We made a lovely simple breakfast of a Swedish cinnamon bun, a cardamom bun, and a hazelnut rhubarb tart, questioning as we ate the suitability of Tiff's friend's analogy. Fabrique is about 100 times nicer than Starbucks in the realm of pastries, although since said friend had added the qualifier "with really great pastries," maybe this critique was slightly unfair. After Fabrique we popped into - where else - a McDonald's, because America, and because Judy had been talking nonstop about french fries ever since we had walked past it thirty minutes earlier.
After our french fries stop, we headed toward Sergels Torg, a sunken square in the city (in Norrdmalm) with patterns of diamond shapes on the ground in bright pink and yellow. Emily told me later that she had been extremely underwhelmed by Sergels Torg, but fortunately since I hadn't the remotest idea what it was before we went, I was neither underwhelmed nor overwhelmed ("Can you ever just be, like, whelmed?" Thank you, Clueless), but mildly interested by its appearance and how it added to the lively scene of the city.

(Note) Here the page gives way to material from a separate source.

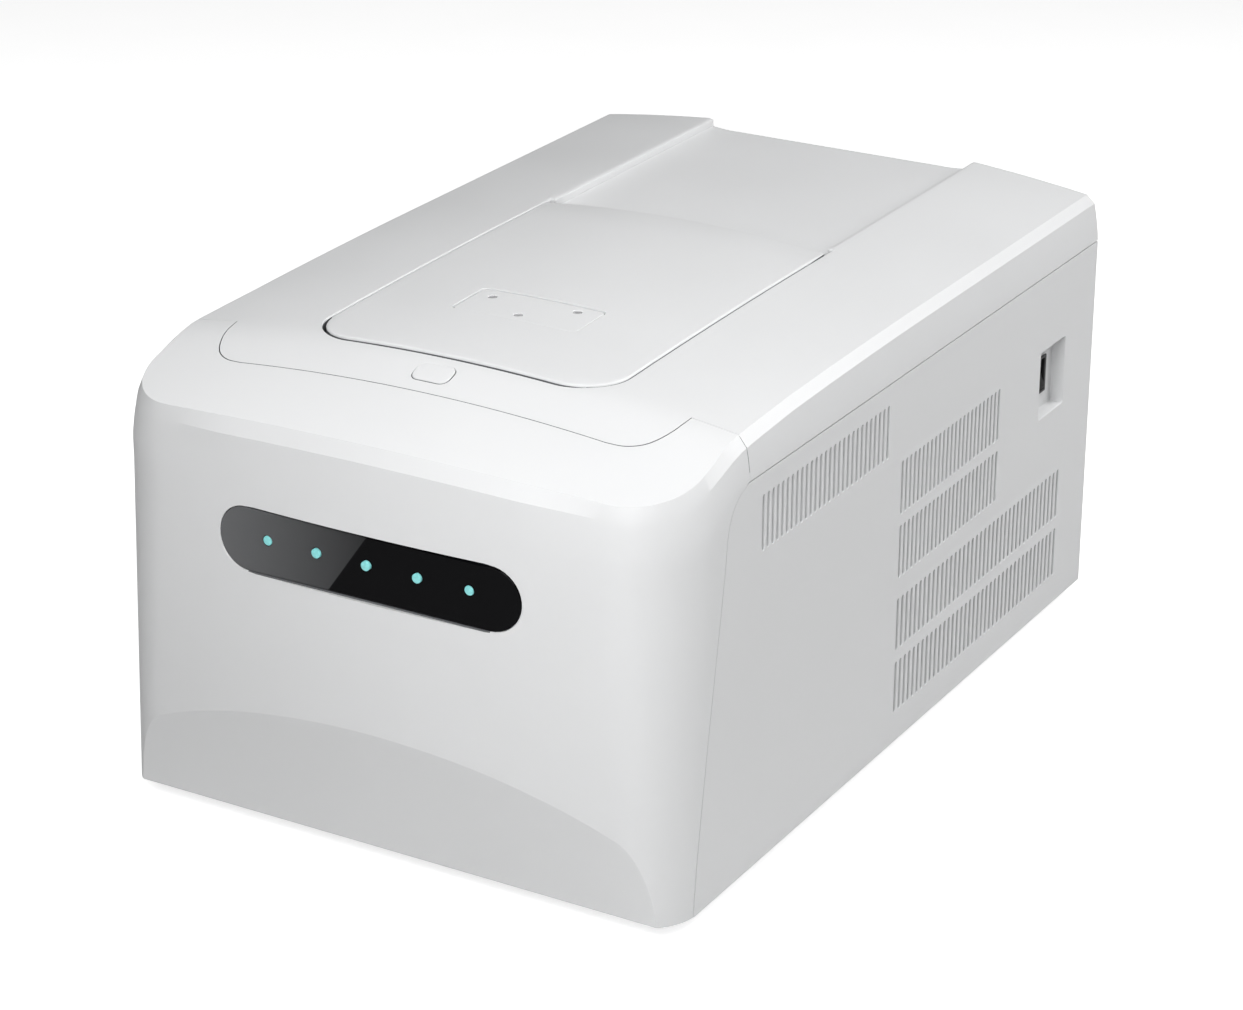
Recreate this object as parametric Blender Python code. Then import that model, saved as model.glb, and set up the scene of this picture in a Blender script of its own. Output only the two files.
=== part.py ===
"""Thermal cycler: a bench-top instrument with a hinged lid over a 96-well block. Metres, +Z up, front at -Y."""

import math

import bmesh
import bpy
from mathutils import Matrix, Vector

# ---------------------------------------------------------------- overall housing
WIDTH = 0.325
DEPTH = 0.492
HALF = WIDTH / 2
FRONT = -DEPTH / 2
BACK = DEPTH / 2
FOOT_HEIGHT = 0.008
BODY_BASE = FOOT_HEIGHT
WALL = 0.003
SEAM = 0.0004
SEAM_Z = 0.2154

CROWN_Z = 0.2525
CROWN = 0.475
DROOP_START = 0.032
DROOP = 0.088
SLOPE_START = -0.1717
SLOPE = 0.285

FRONT_BOW = 0.395
CORNER_TOP = 0.043
CORNER_BASE = 0.028
CORNER_TOP_Z = 0.185

# the edge chamfer: how far in from the plan outline it ends, and its height
CHAMFER_SIDE = (0.0080, 0.0046)
CHAMFER_FRONT = (0.0059, 0.0070)
CHAMFER_BLEND = (-0.118, -0.218)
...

We then stopped at the visitor center, a place of such helpful information and consistent Wi-Fi that it caused us all to break out into enthusiastic praises of tourist visitor centers, and then, under the recommendation of our oh-so-friendly visitor center staff helper person, meandered over to an outdoor market and indoor food court (called Hotorgen, I think). There we filled up on some cold smoked salmon, potatoes, and chili-marinated chicken, and there Judy learned a valuable lesson in the importance of reading menu items to the end of the line. She had thought we were ordering chili and was visibly perplexed and disappointed when our chili-marinated chicken arrived. It would have been kind of sad had it not been so funny.
After lunch, we got on a bus to the eastern island of Stockholm. Our first stop on this island was Skansen, a strange combination of zoo and open-air museum featuring traditional Swedish village buildings. I think we had thought that this would be an important way of learning about traditional Swedish culture, but the only thing I learned on that little visit was that European bison are very large, very smelly, and there aren't that many left. The views from Skansen of the rest of the city across the water were lovely though. But overall, we were all a little bemused by Skansen. Tiff, in particular, seemed less than thrilled with the place, and like she couldn't leave fast enough. To top off an already underwhelming experience, I also lost my bus pass somewhere in the park, and learned an important lesson in not putting things into my back pocket.
Thanks to this piece of irresponsibility on my part, we had to walk to our next destination on the island, Djurgarden, about fifteen minutes farther east, where we found ourselves at a delightful well-actually-I'm-not-sure-what-it-was, called Rosendals. Tiff described it as the result of a greenhouse and a cafe having a baby, and also as her dream bridal shower spot. (Judy and I took notes, or at least we pretended to.) She also learned a lesson there in not passing up things she wants to do on the spur of the moment, as we ultimately skipped out on taking an afternoon tea/coffee break there, a regret that Judy and I got to listen to laments about for, just about, oh, the rest of the day. Rosendals was a pretty place though, and I was sorely tempted to buy about a hundred jars of jam there, but nobly resisted.
We then walked over the bridge back to Ostermalm and then bused south to the little central island, Gamla Stan, or Old Town. Gamla Stan was beautiful. Easily my favourite part of Stockholm. Nothing like those narrow cobbled streets with colourful houses had I ever seen before. Vibrant colours, but not gaudy. It all gave off an impression of youth and gaiety and confidence. It was all so quaint, and so simple, and so relatively unsullied by modern uglinesses that it was absolutely delightful. After a not-long-enough time there, we headed farther south of Gamla Stan, to Sodermalm.
When we came out of the Tunnelbaum station there we emerged in a completely different world. Modern, lively, loud, hip, brimming over with life and especially swarms of young people. We grabbed dinner at a pub, and then walked to Fotografiska, Stockholm's photography museum, where we learned just how liberal the city is. Also saw Ai Wei Wei photographs - the only name I recognized there - and more pretty views of the other islands across the water, since Fotografiska is right by the water's edge.
Home to the glorified closet we've been calling an apartment at 10:30pm after a very long, very packed day, and I've never seen anyone jump into bed as fast as I saw Judy do then; the wisest thing to do, since we had to be up at 5am the next day to make our flight to Amsterdam. Why did we do this to ourselves?